Une traçabilité inexistante
Contactée par BV, la chercheuse certifie ses propos : « Les viandes issues de l’abattage rituel peuvent parfaitement se retrouver dans le circuit de distribution conventionnel, grande distribution et boucheries. Rien ne l’empêche. Il est plus simple, pour des raisons économiques, de ne pas faire de distinction dans l’abattage. » Ainsi, à défaut de traçabilité, impossible de savoir ce qui se trouve dans votre assiette. « Le mode d’abattage n’est pas traçabilisé, confirme l’anthropologue. Cela dépend de la Commission européenne, qui a toujours refusé de mettre en place un étiquetage du mode d’abattage. » La raison de ce refus ? Elle est « en partie liée à l’industrie de l’abattage elle-même qui ne veut pas se compliquer les choses. Si vous mettez en place une traçabilité, vous devez anticiper les commandes halal au risque de ne pas satisfaire la demande. » Emballé, c’est pesé ! Pourquoi se contraindre, perdre du temps et de l’argent à distinguer les viandes selon l’abattage et informer le consommateur. Il ne manquerait plus qu’il donne son avis, maintenant !
Des abattoirs 100 % halal
Aujourd’hui, 240 abattoirs de boucherie sont agréés par les services du ministère de l’Agriculture et de l’Alimentation. « En 2021, 62 % des abattoirs abattent des animaux sans étourdissement ! Et dans certains abattoirs visités récemment par nos auditeurs, la proportion de rituel atteint 80 % pour les ovins et 60 % pour les bovins », lit-on sur le site de l’OABA (Organisation pour l’amélioration du bien-être animal).
« En 2012, lorsque je travaillais plus spécifiquement le sujet, j’avais découvert que tous les abattoirs d’Île-de-France produisaient uniquement en mode halal », indique Florence Bergeaud-Blackler.

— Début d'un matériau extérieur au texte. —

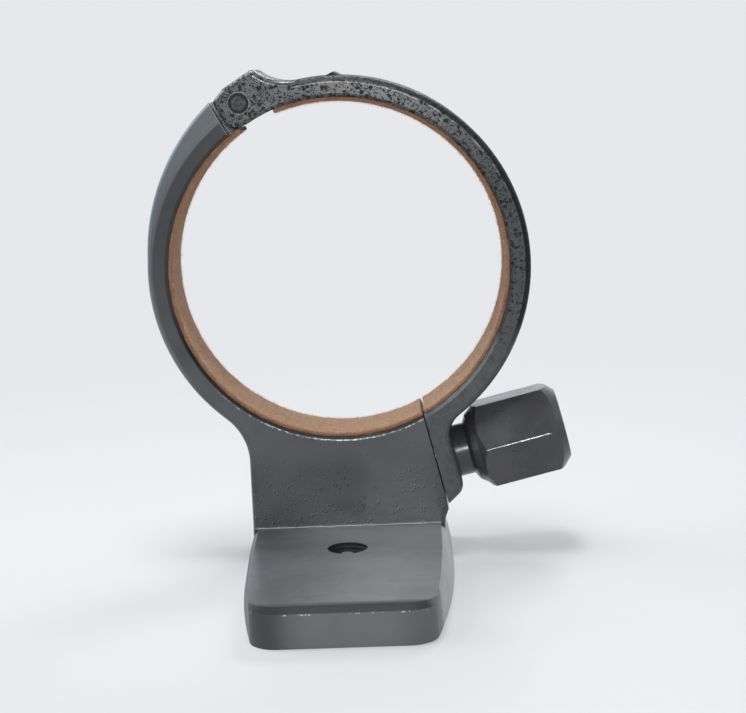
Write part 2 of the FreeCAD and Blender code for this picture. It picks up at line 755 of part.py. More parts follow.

En 2015, dans son livre Bon appétit ! Quand l'industrie de la viande nous mène en barquette (Presses de la Cité), la journaliste Anne de Loisy insiste : « C’est même la conviction d’un grand nombre des professionnels de la filière qui, sous couvert d’anonymat, s’accordent à dire que l’abattage rituel concernerait en fait 8 à 9 ovins sur 10 et au moins 5 bovins sur 10. »
Et lorsque les parlementaires interpellent le gouvernement français sur la traçabilité de la viande, celui-ci répond : « Les obligations en termes d'étiquetage des viandes ressortent du domaine harmonisé des règles d'information fixées par l'Union européenne. »
Quand, au Parlement européen, la Commission est interrogée, celle-ci renvoie la balle aux États membres qui « peuvent déterminer la nécessité de prendre des mesures d'étiquetage et de contrôle appropriées afin de garantir que la viande concernée n'entre pas sur le marché général ». Quant aux courageuses associations de consommateurs, silence radio.
Pendant ce temps-là, le Français, décidé à soutenir ses éleveurs en péril, contemple, hagard, la vitrine de son boucher. Avec une légère impression d’être le dindon de la farce.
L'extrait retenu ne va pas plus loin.